International obligations, maritime rules and customs, were trampled under foot in the long, fierce death-grapple of Napoleon Bonaparte and the British government. The United States held aloof from this combat, which was probably wise, but it won the contempt as well as the hatred of both combatants by its obvious unreadiness to assert its neutral rights and especially to protect its sailorcitizens. Washington had believed in a strong seagoing

navy; so had Adams. When Jefferson became President, the fine fleet of frigates and sloops which the brief war with France had given us was reduced to a skeleton, and the national defence was committed to a preposterous flotilla of smooth-water gunboats, which accorded more nearly than our stout thirty-eights and forty-fours with Jefferson's ideas of democratic simplicity. These craft proved worthless in the War of 1812. They were so light of draught as to be unseaworthy; so cramped that life aboard was torment to their officers and crews; so overloaded with their one or two heavy guns that quickness or precision of fire was impossible. Practical sailors everywhere derided this odd armada of the sage of Monticello, and England and France quickly recognized that a merchant marine thus protected was not protected at all.

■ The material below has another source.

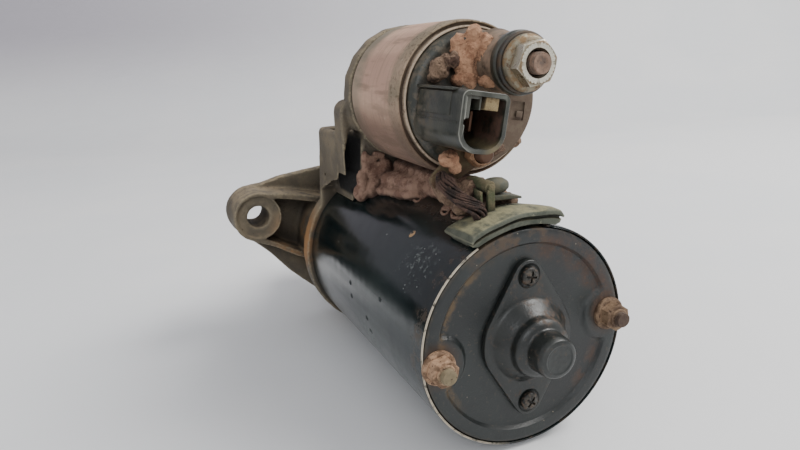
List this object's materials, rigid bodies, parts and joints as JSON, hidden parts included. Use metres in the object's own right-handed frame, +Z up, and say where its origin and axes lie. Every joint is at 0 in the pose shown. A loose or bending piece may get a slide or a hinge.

Nor were these great wrestling giants the only eager foes of American commerce in the troublous first decade of the last century. Tribute of money, guns, powder, naval stores, and even complete warships had failed to appease the Dey of Algiers, and had inflamed the jealousy of the sea-thieves of the other Barbary States. Tunis demanded her share, and when she received it, Jessuf Karamauli, Bashaw of Tripoli, sent an impudent demand to President Adams. The reply was not satisfactory. On May 14, 1801, the Bashaw cut down the flagstaff of the American consulate, thus declaring war in characteristic Turkish fashion upon the United States. A swarm of corsairs was at once let loose upon the American merchant ships bound to and from the north shore of the Mediterranean, while two cruisers of considerable force were sent to seize American vessels at the Straits of Gibraltar, or even outside in the Atlantic.

A keen surprise awaited these over-greedy Tripolitans. As they lay at Gibraltar on July 1, 1801, watching, like two hawks, for the white wings of unsuspecting Yankee

traders, four Yankee ships came in, but not just the vessels for which the Turks were looking. They were the stately forty-four-gun frigate "President," the thirtysix-gun "Philadelphia," the thirty-two-gun "Essex," and the twelve-gun schooner "Enterprise," sailing under the broad pennant of Paul Jones's old lieutenant, Commodore Richard Dale. The "Philadelphia" was ordered to blockade the two corsairs. She kept so merciless a watch that the Tripolitan admiral, a renegade Scotchman, despaired of escape, dismantled his ships, and stole away in boats with his robber crews across the Straits and overland to Tripoli.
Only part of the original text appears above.